2 Eylül 2011 Cuma

Muska

Sütü çekilmiş incirler diyarında yaşayan Audrey, çocukluğunu düşündü derin derin. Arşınlanacak yolların faytonla katedildiği, okul alışverişi yapmak için siyah Dodge’ların orta sırasına iliştirilmiş minik koltukla Kadıköy’e sonsuz gibi gelen bir zamanda yapılan seyahatlerin zamanını. Hiç ‘yeni alınmış bayram/okul ayakkabısını giymeden önce başucunda saklayan çocuklar’la arkadaş olmamıştı. Aslında yeni alınmış ayakkabıya bunca sevinç gösterisi yapacak, anlam yükleyecek yoklukta da yaşamamıştı. Suadiye’deki şarküteriden alınan ecnebi sakızlarla okulda hava atardı sınıf arkadaşları, Barbour mont ve Burlington çorapları İstanbul’daki kolejleri istila etmeden önce.

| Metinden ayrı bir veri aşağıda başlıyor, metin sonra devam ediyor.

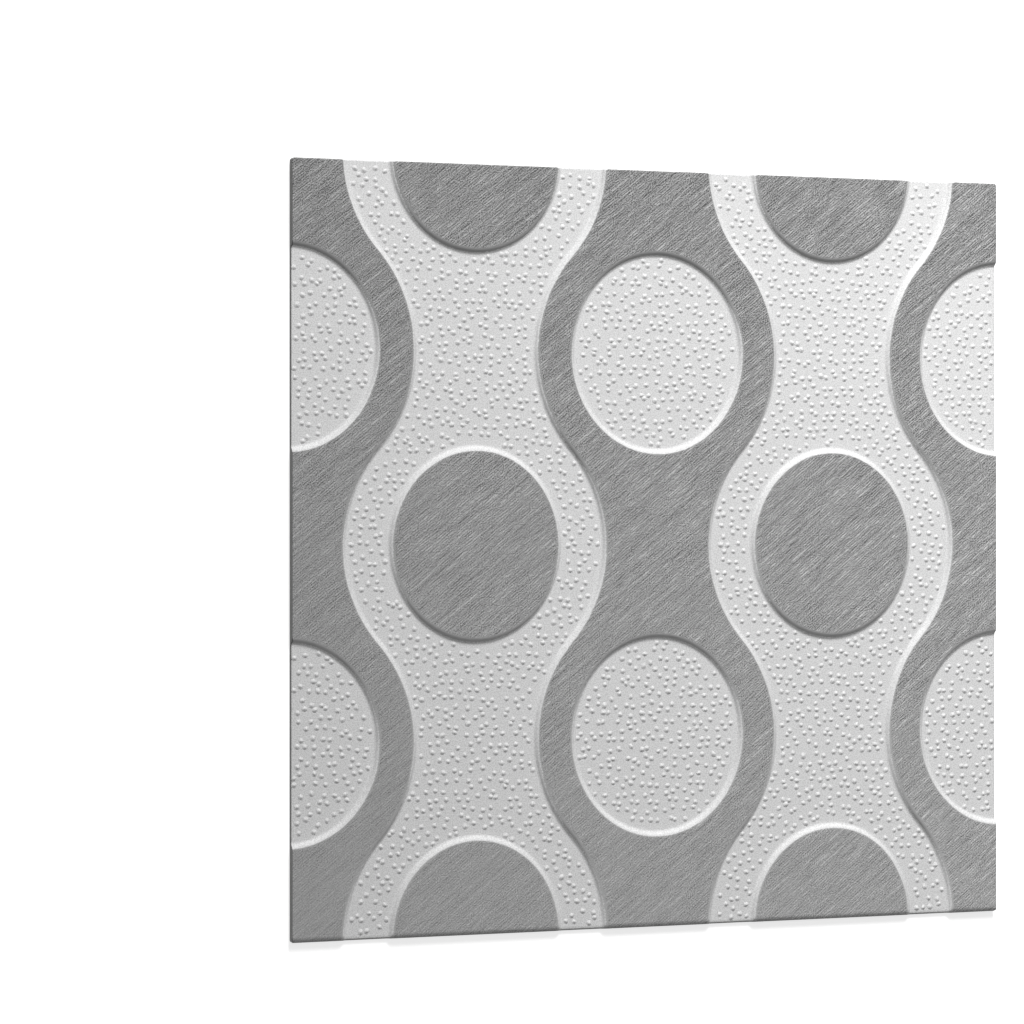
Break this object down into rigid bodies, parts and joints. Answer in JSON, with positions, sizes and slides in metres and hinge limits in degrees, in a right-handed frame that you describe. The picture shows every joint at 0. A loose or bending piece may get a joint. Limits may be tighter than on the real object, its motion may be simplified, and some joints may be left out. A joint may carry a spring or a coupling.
{
  "type": "textured polystyrene wall panel",
  "caption": "Square foam wall panel pressed in two levels: beaded white bands and oval pockets below, brushed silver-grey fields and oval islands above; its flat back is glued to a wall.",
  "frame": {"origin": "middle of the flat back, which is the underside of the panel as it lies", "axes": "+X to the pattern's right, +Y to the pattern's top, +Z out of the patterned face"},
  "size_m": [0.5, 0.5, 0.006],
  "materials": {
    "polystyrene": "matt white pressed foam, fine-grained and beaded on the lower level, with a brushed silver-grey print on the raised level"
  },
  "bodies": {
    "root": {"wall_panel": "polystyrene"}
  },
  "joints": []
}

Audrey’nin en sevdiği renk ‘mami’, en sevdiği insan ‘baba’, en çok gitmek istediği yer ‘nene’, en çok görmek istediği ‘Müberrası’, en çok dinlediği ‘Zeki Müren’, en heyecanlı bekleyişi ‘yılbaşı gecesi dansözü’, en büyük uğraşı ‘anahtarlık koleksiyonu’ydu. Kuzeni ile A4 kağıtlarına ev yapımı dergiler hazırlar, sekizinci kattan ağırlık yapsın diye üzerine mandal iliştirilen poşetle apartmanın bahçesine bırakılan harçlığı ile dondurma alırdı, kendine, mahalledeki çocuklara. Adı bu sebeple enayiye çıkmıştı. Audrey enayiliğini göğsünde bir zafer nişanı gibi taşırdı. Zaman kontrolsüzce ilerliyor, Audrey ‘anlamadan’ edemiyor, akreple yelkovana bu konuda fena halde bozuluyordu. Yaşadığı şehirle arkadaş oldu önce. Sonra tanımadığı insanlarla. Enayiliğinin şairlere ilham veren bir şey olduğunu öğrendiği gün, nişan oldu muska.